Interpolation end reference image.

70ms Tolerance Window


Inter-annotator Performance

For more details please refer to Experiment 2 in the paper.

Onset detection results from CNN system.

Figure 1. True positive rates per participant compared to ground truth expert annotations a_0 in NR12.


Figure 1 shows the performance of each annotator a calculated as percentage of TP onsets per instrument and onset category when compared to the expert annotations a_0 (i.e., here considered ground truth). The reported results use tolerance window size of 25 ms and are presented for every annotation participant. The highest mean accuracy of 98%, 97%, and 96% across onset types and instruments is observed in annotators a_2, a_20 and a_23, respectively. The lowest mean performance across onset types and instruments can be seen in annotators a_9, a_7 and a_16 with respective true positive rates of 12.8%, 42.5% and 55.2%. Additionally, means across onset types and annotators are 82.0%, 72.4%, 82.8% and 81.7% for VA, VC, VN1 and VN2, respectively.

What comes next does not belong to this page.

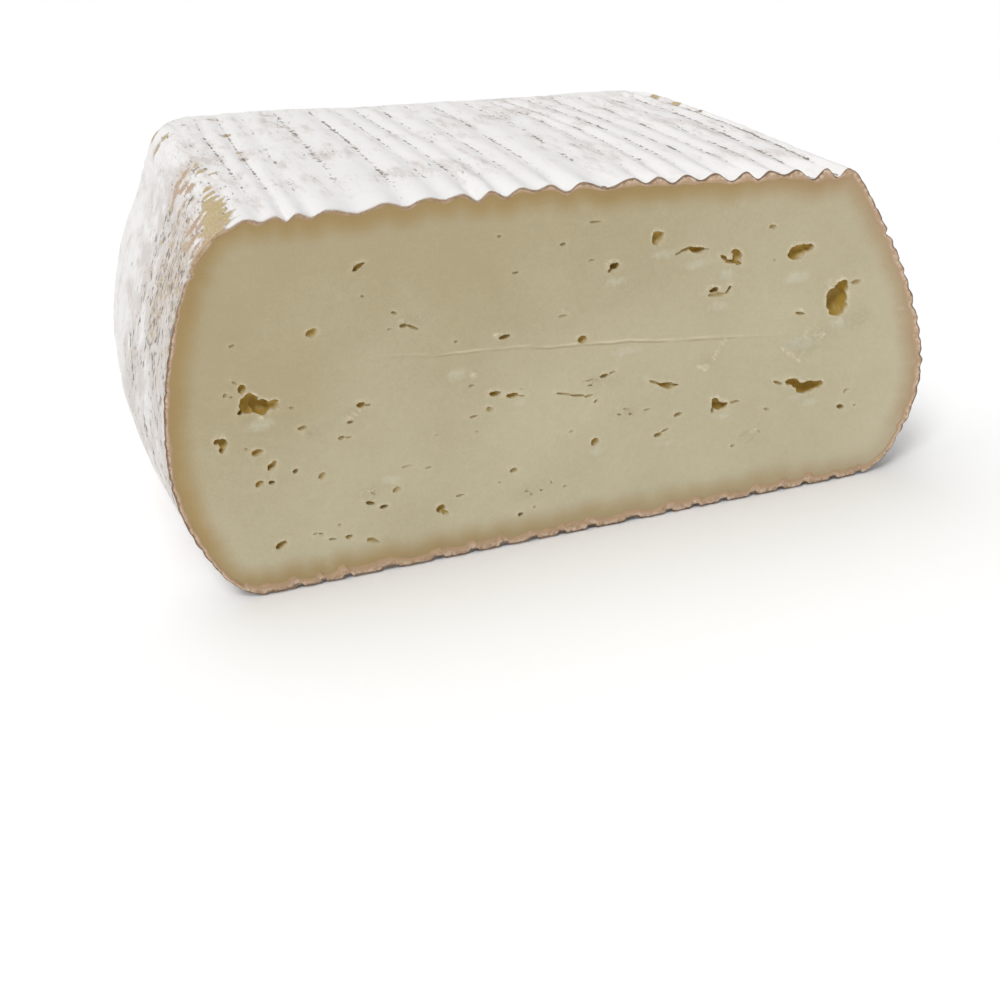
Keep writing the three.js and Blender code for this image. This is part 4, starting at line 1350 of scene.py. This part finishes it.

Onset Detection Results For Each Instrument

For more details please refer to Experiment 3 in the paper.

Onset detection results from all systems per instrument.

Figure 2. Onset detection results as a correspondence between the onsets detected by the algorithms and compared against annotations from the annotators a_0, a_12, a_13, a_16, a_18.


Results are reported for five algorithms using annotations from NR, SP and DP conditions as well as, expert annotations a_0 from NR12. The overall highest performing algorithms for all instruments are CNN and CoF. The highest precision is achieved by CNN system (0.93) on the VN1 recordings with NR12 expert annotations. In the NR, SP and DP conditions the highest precision is achieved by the CNN (0.8), CoF (0.8), and CNN (0.83) algorithms in VN1, VN2 and VN1 instruments, respectively.

Onset Detection Results For Each Participant

For more details please refer to Experiment 3 in the paper.

Onset detection results from CNN system.

Figure 3. Mean F-measure, precision and recall for CNN method calculated for each annotator and instrument.

Figure 3 extends the per-instrument means plotted in Figure 7 in the paper.